The data below holds the lines to copy: everything from the line containing "base_shell();" to the line containing "obj.matrix_world = Matrix.Identity(4)", both ends included, set down exactly.

** START Provided data **

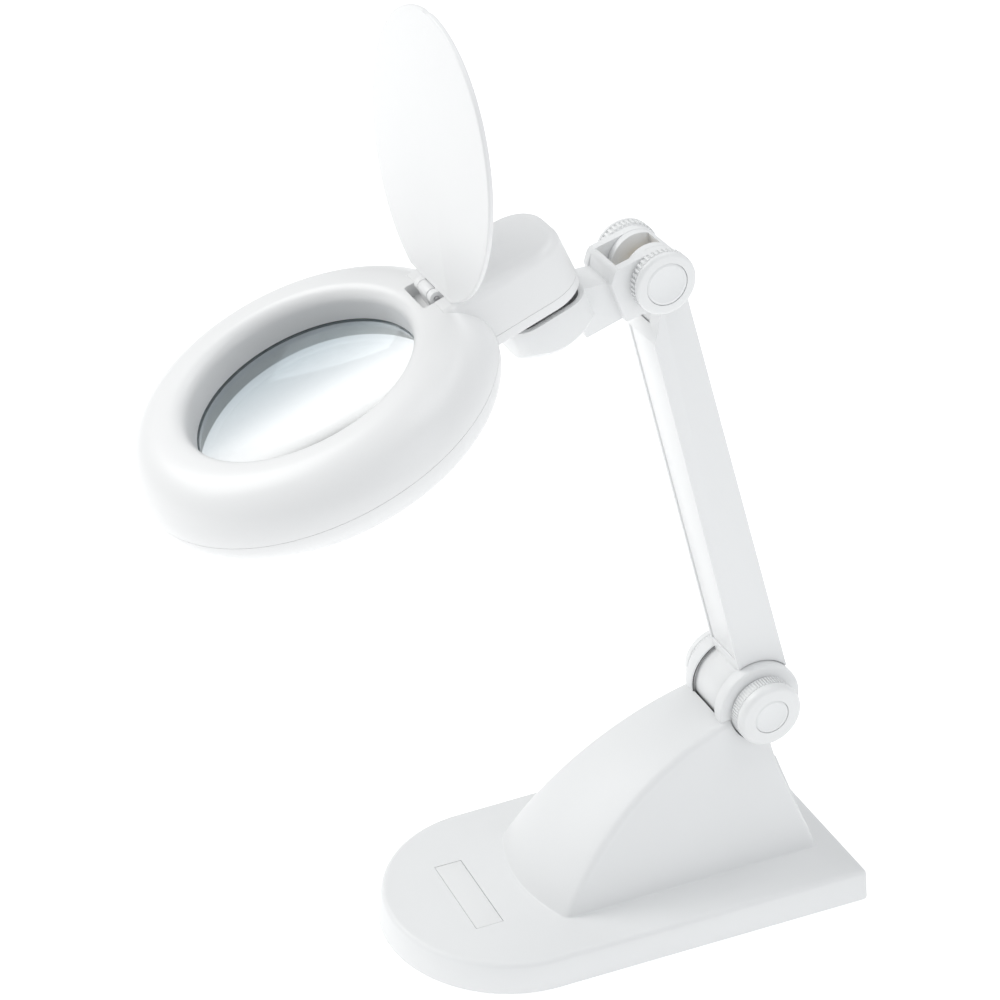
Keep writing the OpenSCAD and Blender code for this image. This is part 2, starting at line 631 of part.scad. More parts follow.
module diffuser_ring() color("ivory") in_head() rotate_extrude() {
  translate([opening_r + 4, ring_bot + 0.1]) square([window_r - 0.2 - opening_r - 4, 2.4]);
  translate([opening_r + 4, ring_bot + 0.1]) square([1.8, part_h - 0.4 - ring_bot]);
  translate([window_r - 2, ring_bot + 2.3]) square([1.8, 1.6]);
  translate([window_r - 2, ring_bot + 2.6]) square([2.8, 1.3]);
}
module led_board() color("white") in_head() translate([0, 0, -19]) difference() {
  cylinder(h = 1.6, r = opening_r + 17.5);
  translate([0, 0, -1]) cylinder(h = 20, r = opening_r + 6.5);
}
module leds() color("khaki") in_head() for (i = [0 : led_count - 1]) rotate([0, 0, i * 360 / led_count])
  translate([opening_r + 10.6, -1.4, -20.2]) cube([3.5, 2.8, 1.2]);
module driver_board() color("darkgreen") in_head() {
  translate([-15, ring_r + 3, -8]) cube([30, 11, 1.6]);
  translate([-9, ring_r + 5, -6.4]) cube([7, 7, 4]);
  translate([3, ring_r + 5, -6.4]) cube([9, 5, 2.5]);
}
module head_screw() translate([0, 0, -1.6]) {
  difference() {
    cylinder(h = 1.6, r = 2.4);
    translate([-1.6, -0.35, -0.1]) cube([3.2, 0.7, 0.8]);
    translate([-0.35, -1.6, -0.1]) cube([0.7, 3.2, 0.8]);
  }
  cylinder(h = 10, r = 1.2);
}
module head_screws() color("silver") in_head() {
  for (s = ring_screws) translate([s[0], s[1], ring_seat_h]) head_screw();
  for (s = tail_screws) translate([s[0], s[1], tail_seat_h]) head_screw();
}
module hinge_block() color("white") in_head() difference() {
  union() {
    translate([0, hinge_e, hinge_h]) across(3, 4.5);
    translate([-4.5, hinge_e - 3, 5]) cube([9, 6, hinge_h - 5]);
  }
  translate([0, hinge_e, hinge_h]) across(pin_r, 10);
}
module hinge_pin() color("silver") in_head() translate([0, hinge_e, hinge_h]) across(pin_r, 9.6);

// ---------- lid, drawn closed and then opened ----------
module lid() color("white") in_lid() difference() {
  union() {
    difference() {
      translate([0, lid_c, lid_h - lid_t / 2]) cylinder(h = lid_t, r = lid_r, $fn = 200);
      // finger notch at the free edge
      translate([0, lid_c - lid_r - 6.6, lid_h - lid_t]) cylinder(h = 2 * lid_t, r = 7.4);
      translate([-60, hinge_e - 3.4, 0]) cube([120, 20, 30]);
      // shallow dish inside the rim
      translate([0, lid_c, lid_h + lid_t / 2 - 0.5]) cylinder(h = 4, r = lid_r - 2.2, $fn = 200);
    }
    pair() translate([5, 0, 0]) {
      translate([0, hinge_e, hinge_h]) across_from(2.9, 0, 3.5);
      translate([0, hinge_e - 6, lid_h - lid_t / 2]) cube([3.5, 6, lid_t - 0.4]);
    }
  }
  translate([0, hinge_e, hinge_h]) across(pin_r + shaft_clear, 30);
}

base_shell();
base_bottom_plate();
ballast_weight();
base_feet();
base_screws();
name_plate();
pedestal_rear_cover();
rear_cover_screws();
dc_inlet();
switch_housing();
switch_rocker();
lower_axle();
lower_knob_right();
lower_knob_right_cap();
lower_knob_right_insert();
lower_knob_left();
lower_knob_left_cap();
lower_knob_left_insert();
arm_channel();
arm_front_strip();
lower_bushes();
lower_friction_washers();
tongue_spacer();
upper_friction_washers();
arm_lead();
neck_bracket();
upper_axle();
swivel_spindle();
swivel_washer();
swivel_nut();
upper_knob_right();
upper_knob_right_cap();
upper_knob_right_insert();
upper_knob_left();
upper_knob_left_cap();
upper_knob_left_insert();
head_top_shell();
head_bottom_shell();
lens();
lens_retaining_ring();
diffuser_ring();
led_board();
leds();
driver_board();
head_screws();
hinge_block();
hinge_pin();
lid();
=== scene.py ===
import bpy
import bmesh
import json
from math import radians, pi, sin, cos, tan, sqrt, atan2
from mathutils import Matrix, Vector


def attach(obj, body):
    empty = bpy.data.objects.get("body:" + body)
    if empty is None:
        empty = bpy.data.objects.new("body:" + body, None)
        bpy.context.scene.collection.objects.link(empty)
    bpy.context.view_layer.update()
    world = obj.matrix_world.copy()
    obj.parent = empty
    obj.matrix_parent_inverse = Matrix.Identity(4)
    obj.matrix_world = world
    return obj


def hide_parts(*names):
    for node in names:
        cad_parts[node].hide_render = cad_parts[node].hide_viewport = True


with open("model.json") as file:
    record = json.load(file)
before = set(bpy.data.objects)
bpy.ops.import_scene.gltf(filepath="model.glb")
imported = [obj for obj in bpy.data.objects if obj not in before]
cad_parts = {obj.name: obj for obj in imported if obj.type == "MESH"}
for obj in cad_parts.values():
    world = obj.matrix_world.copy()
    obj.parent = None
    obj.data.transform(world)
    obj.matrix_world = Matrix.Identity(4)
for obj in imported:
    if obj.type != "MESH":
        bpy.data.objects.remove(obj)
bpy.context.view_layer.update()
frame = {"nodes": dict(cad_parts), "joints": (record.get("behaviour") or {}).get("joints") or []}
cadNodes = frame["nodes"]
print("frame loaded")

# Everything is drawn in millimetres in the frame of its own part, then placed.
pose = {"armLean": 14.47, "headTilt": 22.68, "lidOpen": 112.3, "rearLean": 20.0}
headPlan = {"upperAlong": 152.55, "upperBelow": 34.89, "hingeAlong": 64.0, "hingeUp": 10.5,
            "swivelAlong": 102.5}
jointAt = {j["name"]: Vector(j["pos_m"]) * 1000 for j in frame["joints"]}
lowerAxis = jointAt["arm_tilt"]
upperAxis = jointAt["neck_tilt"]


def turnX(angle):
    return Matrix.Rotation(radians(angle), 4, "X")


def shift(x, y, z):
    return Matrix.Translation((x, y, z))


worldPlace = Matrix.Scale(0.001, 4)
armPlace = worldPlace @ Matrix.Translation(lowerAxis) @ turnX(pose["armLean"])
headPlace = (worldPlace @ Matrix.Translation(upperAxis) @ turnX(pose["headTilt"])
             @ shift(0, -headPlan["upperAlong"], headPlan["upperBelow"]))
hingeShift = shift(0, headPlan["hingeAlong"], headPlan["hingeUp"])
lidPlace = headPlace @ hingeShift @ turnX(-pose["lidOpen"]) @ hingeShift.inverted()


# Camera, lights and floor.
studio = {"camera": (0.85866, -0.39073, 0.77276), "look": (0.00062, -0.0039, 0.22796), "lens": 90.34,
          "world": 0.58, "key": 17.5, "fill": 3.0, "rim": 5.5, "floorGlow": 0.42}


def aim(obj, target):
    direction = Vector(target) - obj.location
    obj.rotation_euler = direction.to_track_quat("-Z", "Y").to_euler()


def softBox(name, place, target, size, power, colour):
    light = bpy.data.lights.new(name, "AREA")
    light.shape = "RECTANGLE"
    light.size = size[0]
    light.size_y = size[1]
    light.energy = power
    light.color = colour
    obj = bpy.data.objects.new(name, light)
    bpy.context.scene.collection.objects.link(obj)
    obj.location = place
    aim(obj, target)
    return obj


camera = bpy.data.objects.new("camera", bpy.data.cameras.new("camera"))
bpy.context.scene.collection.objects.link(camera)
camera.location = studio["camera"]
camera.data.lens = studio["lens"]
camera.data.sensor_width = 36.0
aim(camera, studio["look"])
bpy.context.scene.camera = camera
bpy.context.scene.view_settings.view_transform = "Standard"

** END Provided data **

#### [Written response]
base_shell();
base_bottom_plate();
ballast_weight();
base_feet();
base_screws();
name_plate();
pedestal_rear_cover();
rear_cover_screws();
dc_inlet();
switch_housing();
switch_rocker();
lower_axle();
lower_knob_right();
lower_knob_right_cap();
lower_knob_right_insert();
lower_knob_left();
lower_knob_left_cap();
lower_knob_left_insert();
arm_channel();
arm_front_strip();
lower_bushes();
lower_friction_washers();
tongue_spacer();
upper_friction_washers();
arm_lead();
neck_bracket();
upper_axle();
swivel_spindle();
swivel_washer();
swivel_nut();
upper_knob_right();
upper_knob_right_cap();
upper_knob_right_insert();
upper_knob_left();
upper_knob_left_cap();
upper_knob_left_insert();
head_top_shell();
head_bottom_shell();
lens();
lens_retaining_ring();
diffuser_ring();
led_board();
leds();
driver_board();
head_screws();
hinge_block();
hinge_pin();
lid();
=== scene.py ===
import bpy
import bmesh
import json
from math import radians, pi, sin, cos, tan, sqrt, atan2
from mathutils import Matrix, Vector


def attach(obj, body):
    empty = bpy.data.objects.get("body:" + body)
    if empty is None:
        empty = bpy.data.objects.new("body:" + body, None)
        bpy.context.scene.collection.objects.link(empty)
    bpy.context.view_layer.update()
    world = obj.matrix_world.copy()
    obj.parent = empty
    obj.matrix_parent_inverse = Matrix.Identity(4)
    obj.matrix_world = world
    return obj


def hide_parts(*names):
    for node in names:
        cad_parts[node].hide_render = cad_parts[node].hide_viewport = True


with open("model.json") as file:
    record = json.load(file)
before = set(bpy.data.objects)
bpy.ops.import_scene.gltf(filepath="model.glb")
imported = [obj for obj in bpy.data.objects if obj not in before]
cad_parts = {obj.name: obj for obj in imported if obj.type == "MESH"}
for obj in cad_parts.values():
    world = obj.matrix_world.copy()
    obj.parent = None
    obj.data.transform(world)
    obj.matrix_world = Matrix.Identity(4)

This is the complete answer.